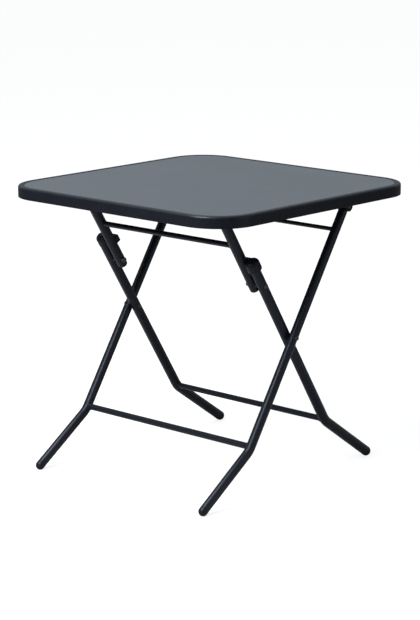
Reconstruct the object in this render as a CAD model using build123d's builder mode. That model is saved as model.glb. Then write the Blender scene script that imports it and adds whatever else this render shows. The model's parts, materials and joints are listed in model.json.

...

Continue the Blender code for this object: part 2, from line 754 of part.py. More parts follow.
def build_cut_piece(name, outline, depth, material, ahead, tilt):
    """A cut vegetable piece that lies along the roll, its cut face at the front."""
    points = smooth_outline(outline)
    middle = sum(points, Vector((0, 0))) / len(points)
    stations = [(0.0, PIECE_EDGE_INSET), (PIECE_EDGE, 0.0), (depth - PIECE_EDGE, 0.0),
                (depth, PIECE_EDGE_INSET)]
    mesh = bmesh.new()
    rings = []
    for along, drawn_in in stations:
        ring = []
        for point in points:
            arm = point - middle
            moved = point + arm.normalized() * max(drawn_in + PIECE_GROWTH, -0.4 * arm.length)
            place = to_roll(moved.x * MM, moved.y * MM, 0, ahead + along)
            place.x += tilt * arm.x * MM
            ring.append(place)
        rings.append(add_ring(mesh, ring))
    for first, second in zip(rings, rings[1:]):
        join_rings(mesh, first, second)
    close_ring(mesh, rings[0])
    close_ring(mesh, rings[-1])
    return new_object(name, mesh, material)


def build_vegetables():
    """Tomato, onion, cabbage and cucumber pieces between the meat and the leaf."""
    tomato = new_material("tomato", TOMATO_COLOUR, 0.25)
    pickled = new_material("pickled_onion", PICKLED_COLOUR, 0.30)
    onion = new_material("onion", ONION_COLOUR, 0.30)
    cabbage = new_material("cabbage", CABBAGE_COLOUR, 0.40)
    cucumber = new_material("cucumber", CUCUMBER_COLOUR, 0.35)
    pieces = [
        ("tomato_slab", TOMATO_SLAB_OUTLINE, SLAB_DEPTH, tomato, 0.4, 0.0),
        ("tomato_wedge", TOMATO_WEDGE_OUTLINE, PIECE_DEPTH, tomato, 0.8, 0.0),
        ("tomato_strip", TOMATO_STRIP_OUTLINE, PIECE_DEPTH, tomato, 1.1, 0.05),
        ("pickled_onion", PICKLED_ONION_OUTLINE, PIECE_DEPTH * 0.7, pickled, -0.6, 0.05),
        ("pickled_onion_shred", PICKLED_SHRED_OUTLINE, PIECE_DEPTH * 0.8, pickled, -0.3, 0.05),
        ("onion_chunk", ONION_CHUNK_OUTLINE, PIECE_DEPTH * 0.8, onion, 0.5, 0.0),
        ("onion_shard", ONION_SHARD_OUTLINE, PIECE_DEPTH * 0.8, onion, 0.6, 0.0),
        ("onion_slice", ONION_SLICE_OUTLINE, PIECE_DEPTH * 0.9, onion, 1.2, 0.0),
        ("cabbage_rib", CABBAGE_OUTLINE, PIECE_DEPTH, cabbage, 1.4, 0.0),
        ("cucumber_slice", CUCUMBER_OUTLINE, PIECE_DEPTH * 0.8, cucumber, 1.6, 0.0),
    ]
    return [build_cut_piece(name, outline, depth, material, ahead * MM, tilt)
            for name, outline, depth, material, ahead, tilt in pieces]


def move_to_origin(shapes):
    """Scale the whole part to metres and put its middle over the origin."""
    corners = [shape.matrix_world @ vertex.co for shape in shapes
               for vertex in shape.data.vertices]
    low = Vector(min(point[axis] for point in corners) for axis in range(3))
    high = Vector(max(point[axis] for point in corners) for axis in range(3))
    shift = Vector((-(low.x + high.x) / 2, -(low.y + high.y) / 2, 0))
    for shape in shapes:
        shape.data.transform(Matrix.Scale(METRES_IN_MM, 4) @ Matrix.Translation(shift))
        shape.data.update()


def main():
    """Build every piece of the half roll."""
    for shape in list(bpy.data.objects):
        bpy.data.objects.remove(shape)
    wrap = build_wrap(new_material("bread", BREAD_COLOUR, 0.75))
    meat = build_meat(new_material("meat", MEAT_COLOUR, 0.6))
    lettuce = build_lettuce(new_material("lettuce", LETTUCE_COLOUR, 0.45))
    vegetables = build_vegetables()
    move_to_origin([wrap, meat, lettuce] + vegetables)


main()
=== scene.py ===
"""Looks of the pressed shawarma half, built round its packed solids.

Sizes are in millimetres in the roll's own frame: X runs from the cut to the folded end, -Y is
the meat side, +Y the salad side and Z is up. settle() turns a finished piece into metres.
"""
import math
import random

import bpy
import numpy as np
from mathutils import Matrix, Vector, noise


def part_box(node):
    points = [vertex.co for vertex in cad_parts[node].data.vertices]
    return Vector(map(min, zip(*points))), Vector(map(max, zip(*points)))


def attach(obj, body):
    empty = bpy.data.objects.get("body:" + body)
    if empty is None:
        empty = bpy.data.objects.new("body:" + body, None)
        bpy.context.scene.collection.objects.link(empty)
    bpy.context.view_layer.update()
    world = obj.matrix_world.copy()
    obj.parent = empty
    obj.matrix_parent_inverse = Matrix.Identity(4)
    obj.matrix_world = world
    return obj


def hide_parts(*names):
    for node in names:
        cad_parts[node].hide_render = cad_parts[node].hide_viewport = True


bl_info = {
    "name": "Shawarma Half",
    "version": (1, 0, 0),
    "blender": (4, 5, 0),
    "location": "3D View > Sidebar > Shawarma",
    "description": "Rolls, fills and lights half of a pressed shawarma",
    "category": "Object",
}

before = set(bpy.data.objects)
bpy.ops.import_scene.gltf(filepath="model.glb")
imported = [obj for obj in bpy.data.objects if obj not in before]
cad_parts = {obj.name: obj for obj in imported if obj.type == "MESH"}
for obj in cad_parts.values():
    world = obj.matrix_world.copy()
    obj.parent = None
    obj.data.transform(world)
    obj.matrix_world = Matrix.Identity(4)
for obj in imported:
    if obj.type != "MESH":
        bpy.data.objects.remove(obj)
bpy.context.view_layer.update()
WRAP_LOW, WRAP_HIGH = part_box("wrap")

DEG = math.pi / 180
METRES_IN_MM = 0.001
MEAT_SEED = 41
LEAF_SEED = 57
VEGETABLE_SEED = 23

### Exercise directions
Write the lines again exactly, beginning at the line that has "obj.parent = empty" and stopping after the line that has "VEGETABLE_SEED = 23"; include no other lines.

### Task output
    obj.parent = empty
    obj.matrix_parent_inverse = Matrix.Identity(4)
    obj.matrix_world = world
    return obj


def hide_parts(*names):
    for node in names:
        cad_parts[node].hide_render = cad_parts[node].hide_viewport = True


bl_info = {
    "name": "Shawarma Half",
    "version": (1, 0, 0),
    "blender": (4, 5, 0),
    "location": "3D View > Sidebar > Shawarma",
    "description": "Rolls, fills and lights half of a pressed shawarma",
    "category": "Object",
}

before = set(bpy.data.objects)
bpy.ops.import_scene.gltf(filepath="model.glb")
imported = [obj for obj in bpy.data.objects if obj not in before]
cad_parts = {obj.name: obj for obj in imported if obj.type == "MESH"}
for obj in cad_parts.values():
    world = obj.matrix_world.copy()
    obj.parent = None
    obj.data.transform(world)
    obj.matrix_world = Matrix.Identity(4)
for obj in imported:
    if obj.type != "MESH":
        bpy.data.objects.remove(obj)
bpy.context.view_layer.update()
WRAP_LOW, WRAP_HIGH = part_box("wrap")

DEG = math.pi / 180
METRES_IN_MM = 0.001
MEAT_SEED = 41
LEAF_SEED = 57
VEGETABLE_SEED = 23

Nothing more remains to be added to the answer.